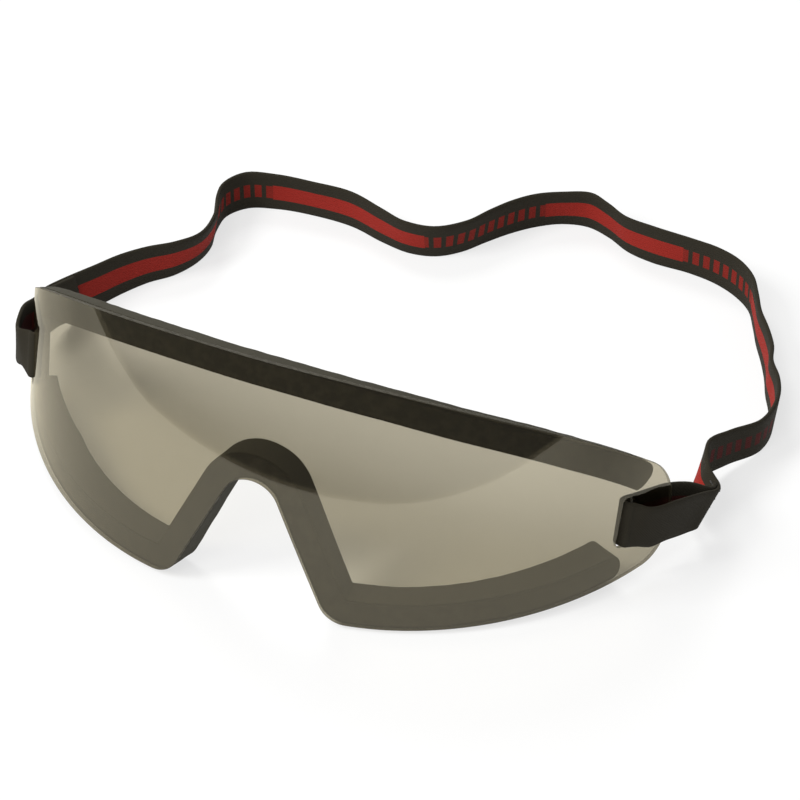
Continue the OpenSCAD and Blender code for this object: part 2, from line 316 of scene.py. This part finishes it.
def leant(s, v, depth):
    """A point at s along the sheet, v up it and depth behind its front, as the lens leans."""
    a = min(abs(s), LENS_HALF)
    t, j = turned(a), min(a, FACE_HALF) / FACE_RADIUS
    past = abs(s) - a
    x = FACE_RADIUS * math.sin(j) + TEMPLE_RADIUS * (math.sin(t) - math.sin(j)) + past * math.cos(t)
    y = FACE_RADIUS * (1 - math.cos(j)) + TEMPLE_RADIUS * (math.cos(j) - math.cos(t)) + past * math.sin(t)
    x, y = math.copysign(x - depth * math.sin(t), s), y + depth * math.cos(t)
    return Vector((x, y * math.cos(LENS_LEAN) + v * math.sin(LENS_LEAN),
                   v * math.cos(LENS_LEAN) - y * math.sin(LENS_LEAN)))


def spaced(start, end):
    """Evenly spaced places after start, up to end."""
    count = max(1, math.ceil((end - start) / PITCH))
    return [start + (end - start) * (k + 1) / count for k in range(count)]


def both_sides(half):
    """The places of a right half, from 0 on, mirrored onto the left half as well."""
    return [-s for s in reversed(half[1:])] + half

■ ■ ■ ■

Directions for this task
Take the listing above and set it down exactly.

Solution to this task
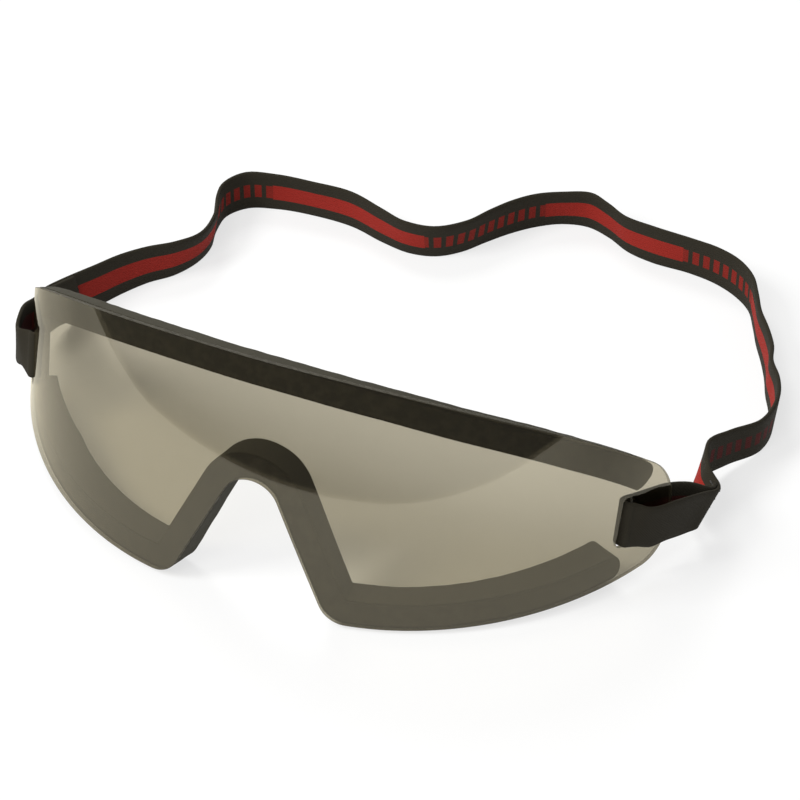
Continue the OpenSCAD and Blender code for this object: part 2, from line 316 of scene.py. This part finishes it.
def leant(s, v, depth):
    """A point at s along the sheet, v up it and depth behind its front, as the lens leans."""
    a = min(abs(s), LENS_HALF)
    t, j = turned(a), min(a, FACE_HALF) / FACE_RADIUS
    past = abs(s) - a
    x = FACE_RADIUS * math.sin(j) + TEMPLE_RADIUS * (math.sin(t) - math.sin(j)) + past * math.cos(t)
    y = FACE_RADIUS * (1 - math.cos(j)) + TEMPLE_RADIUS * (math.cos(j) - math.cos(t)) + past * math.sin(t)
    x, y = math.copysign(x - depth * math.sin(t), s), y + depth * math.cos(t)
    return Vector((x, y * math.cos(LENS_LEAN) + v * math.sin(LENS_LEAN),
                   v * math.cos(LENS_LEAN) - y * math.sin(LENS_LEAN)))


def spaced(start, end):
    """Evenly spaced places after start, up to end."""
    count = max(1, math.ceil((end - start) / PITCH))
    return [start + (end - start) * (k + 1) / count for k in range(count)]


def both_sides(half):
    """The places of a right half, from 0 on, mirrored onto the left half as well."""
    return [-s for s in reversed(half[1:])] + half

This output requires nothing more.